NICE’s committee says it felt that the budget impact of recommending Soliris for aHUS in relation to the substantial benefits it offers, would be lower if the potential for dose adjustment and stopping treatment was taken into account.

Therefore, the draft guidance recommends that Soliris should only be funded if important conditions are met.

These include co-ordinating the use of Alexion’s drug through an expert centre and putting in place systems for monitoring how many people are diagnosed with aHUS, how many receive the drug, at what dose and for how long.

This programme also needs to develop protocols for starting and stopping treatment with the drug for clinical reasons, and introduce a research programme to collect data to evaluate when stopping treatment or adjusting the dose of the drug might occur.

But NICE says more cost savings will still need to be made in the future: “Given that the budget impact of [Soliris] for treating aHUS will be considerable, the draft guidance also recommends that NHS England and the company should consider what opportunities might exist to reduce the overall cost of [Soliris] to the NHS.”

AGNSS

NICE’s new role to assess ultra-rare orphan drugs for use on the NHS started in 2013, when it replaced the Advisory Group for National Specialised Services (AGNSS).

AGNSS had been in place since 2010 but the UK government decided to remove this body and hand over its reins to NICE – a decision questioned by many rare disease patient groups given NICE’s history with rejecting high cost medicines.

Speaking to Pharmafile recently on the topic of its new remit, Professor David Haslam, the chairman of NICE, admits the body is still in a ‘learning mode’ when it comes to just how it should assess these drugs.

Haslam said: “I think we are at the beginning of a really interesting new model that we’re all going to have to develop – that includes industry and regulators as well as NICE – to look at these much smaller patient populations.”

Soliris has been something of a guinea pig for its new role, and NICE has not been able to use its established cost-effectiveness formula QALY (quality-adjusted life years) in the same way as it does with other medicines, as it would never allow a drug that cost £330,000 to be recommended for NHS funding.

So NICE has had to develop a new methodology whilst assessing the medicine, which involved using an updated form of QALY to take into the high costs, but low number of patients, and with the specialised silo budget in place for such medicines.  

Alexion says that under this evolved process, its medicine produced just over 25 additional QALYs per patient compared with standard care.

NICE points out however, that this figure is markedly higher than that calculated by its own committee. But it concedes that whichever QALY figure you look at, the gains are “of a magnitude that is rarely seen for any new drug treatment”.

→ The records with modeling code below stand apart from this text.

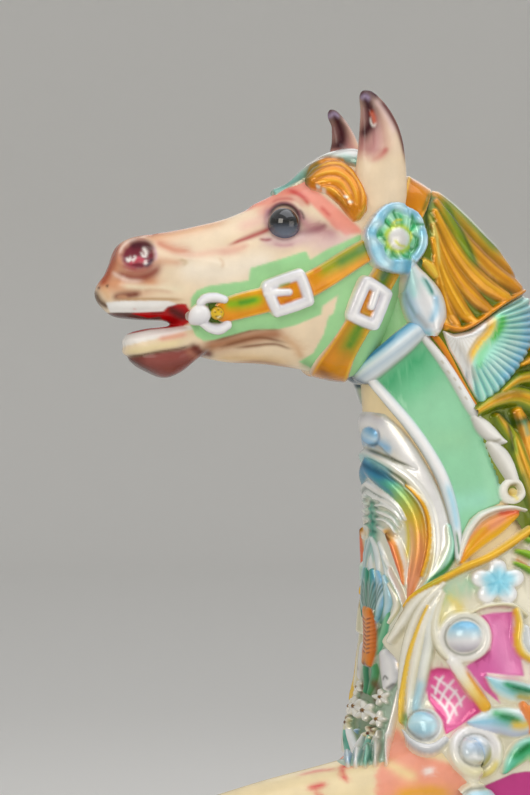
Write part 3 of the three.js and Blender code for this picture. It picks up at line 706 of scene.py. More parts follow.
def carve_mint(skin):
    skin.field([191,298, 197,290.5, 208,286, 230,283, 249,280.5, 250,268.5, 278,260, 306,251, 310,260,
        328,249, 359,235, 400,240, 430,300, 420,330, 351,378, 326,376, 299,361, 313,352, 323,333, 328,316,
        333,313, 338,295, 322,306, 321,314, 295,325, 278,329, 251,330, 230,336, 213,340.5, 204,341, 196,336,
        190,324], "#a6dfa0", soft=1.0)
    skin.washes(
        ("#7fae74", 0.6, 305,363,5, 330,376,6),
        ("#9fd79c", 0.6, 196,326,3, 206,336,3))


# The ears are cupped: maroon at the tips, pink in the hollow, cream at the root.
def carve_ears(skin, points, normals):
    above = np.clip((points[:, 2] - 1.628) / 0.024, 0, 1)
    outward = normals[:, 1] * np.sign(points[:, 1]) * 0.75 - normals[:, 0] * 0.55
    inward = np.where(points[:, 1] > 0, -(normals @ AHEAD), -1)
    skin.share = above
    skin.washes(
        ("#f5d6b8", 0.95, 384,90,26, 384,150,26),
        ("#e9e2b6", 0.95, 382,176,20, 386,208,22),
        ("#c98074", 0.7, 361,112,2.6, 361,140,3.4, 357,165,3.4))
    skin.share = above * np.clip((np.maximum(outward, inward) + 0.1) / 0.35, 0, 1)
    skin.swell([368,108,7, 373,124,10, 375,142,10, 371,156,7], -6.5)
    skin.washes(
        ("#d39a98", 0.95, 368,112,12, 376,134,13, 374,154,11),
        ("#f8e2c8", 0.7, 388,122,4, 396,140,5, 398,158,5),
        ("#a5606a", 0.6, 362,140,8, 366,150,8),
        ("#3c111a", 1.0, 365,97,8, 370,110,11, 370,122,10, 364,132,7),
        # The pale pink band along the hollow is a painted highlight.
        ("#f2d6d0", 0.9, 372,96,2.4, 382,107,3, 391,122,3.4, 396,136,3),
        ("#c9565a", 0.9, 389,146,2.4, 381,156,3.2, 369,163,2.4),
        # The lavender at the tip's front edge is a painted highlight.
        ("#b3a2c4", 0.9, 361,101,2.2, 362.5,96,2.6, 367,96,2.6, 371,101,2))
    skin.share = above
    skin.washes(
        ("#431522", 1.0, 358,93,5, 366,89,5.6, 376,95,4.4),
        ("#5c1c26", 0.95, 374,93,4, 384,104,3.8, 393,118,3.2, 400,134,2.6, 405,156,2.2, 407,186,2))
    skin.share = above * np.clip((outward + 0.1) / 0.35, 0, 1)
    skin.washes(
        ("#c9502a", 0.95, 372,112,2.8, 374,116,3, 375,121,2.6),
        ("#f8f0e8", 1.0, 369.5,115,1, 371,122,1.1, 374,125,1, 377.5,121,0.9))
    skin.share = np.ones(len(points))


def carve_head(points, normals):
    skin = Carving(points, "#f6e1c2")
    right_ear = (points[:, 1] > 0.02) & (points[:, 2] > EAR_FOOT)
    lifted = np.clip((points[:, 2] - EAR_FOOT) / (EAR_CLEAR - EAR_FOOT), 0, 1)
    skin.at = photo_frame(points - RIGHT_EAR_SHIFT * (right_ear * lifted)[:, None])
    carve_muzzle(skin)
    carve_mouth(skin)
    carve_eye_and_brow(skin)
    carve_mint(skin)
    carve_ears(skin, points, normals)
    return skin


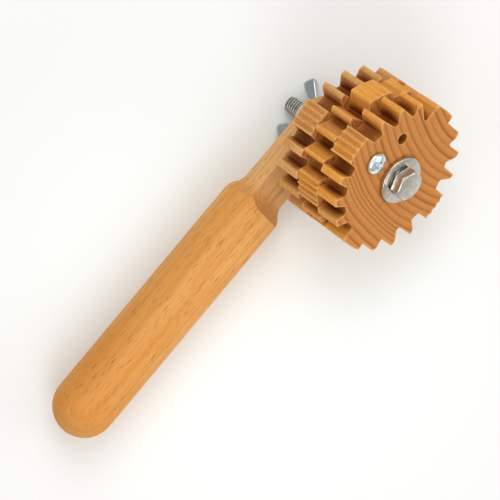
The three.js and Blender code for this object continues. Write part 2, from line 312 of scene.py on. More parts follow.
def round_off(bm: Solid, edges: list, width: float, segments: int) -> None:
    """Rounds the given edges of a solid.

    Args:
        bm: The solid.
        edges: The edges that are rounded.
        width: How far the rounding reaches, in millimetres.
        segments: Steps of the rounding.
    """
    bmesh.ops.bevel(
        bm,
        geom=edges,
        offset=width,
        offset_type="OFFSET",
        segments=segments,
        profile=0.5,
        affect="EDGES",
        clamp_overlap=False,
        material=-1,
    )


def sharp_edges(bm: Solid, angle: float) -> list:
    """Lists the edges whose faces meet at more than an angle in degrees."""
    limit = math.radians(angle)
    return [edge for edge in bm.edges if len(edge.link_faces) == 2 and edge.calc_face_angle() > limit]


def tooth_corner(edge: bmesh.types.BMEdge, room: float) -> bool:
    """Tells whether an edge is an outer corner along the axle between two faces with room for a rounding.

    Args:
        edge: The edge.
        room: The width that both faces need, in millimetres.

    Returns:
        True where the edge can be rounded.
    """
    first, last = edge.verts
    along = abs((last.co - first.co).normalized().z) > 0.9
    width = min(face.calc_area() for face in edge.link_faces) / edge.calc_length()
    return along and edge.is_convex and width > room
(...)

Alexion’s chief executive Leonard Bell says of the latest positive decision: “We are pleased that NICE has once again confirmed that patients with aHUS are at constant risk of sudden, progressive and life-threatening damage to vital organs including the kidney and other organs, and that eculizumab is a significant breakthrough for patients with this devastating disorder.”

Budgets and costs

Despite being appraised by NICE the drug is in fact already being paid for by the NHS through an interim policy commissioned last year.

NICE confirmed today that this interim policy will remain in place pending the final outcome of NICE’s appraisal, which is scheduled for 9 October.

The money for the drug comes out of NHS England’s specialist commissioning budget – a budget that is under increasing pressure from the Cancer Drugs Fund, which is now taking £280 million a year from its total allocation of £544 million.

The amount spent on so-called high cost drugs like Soliris was £156 million for 2013/14.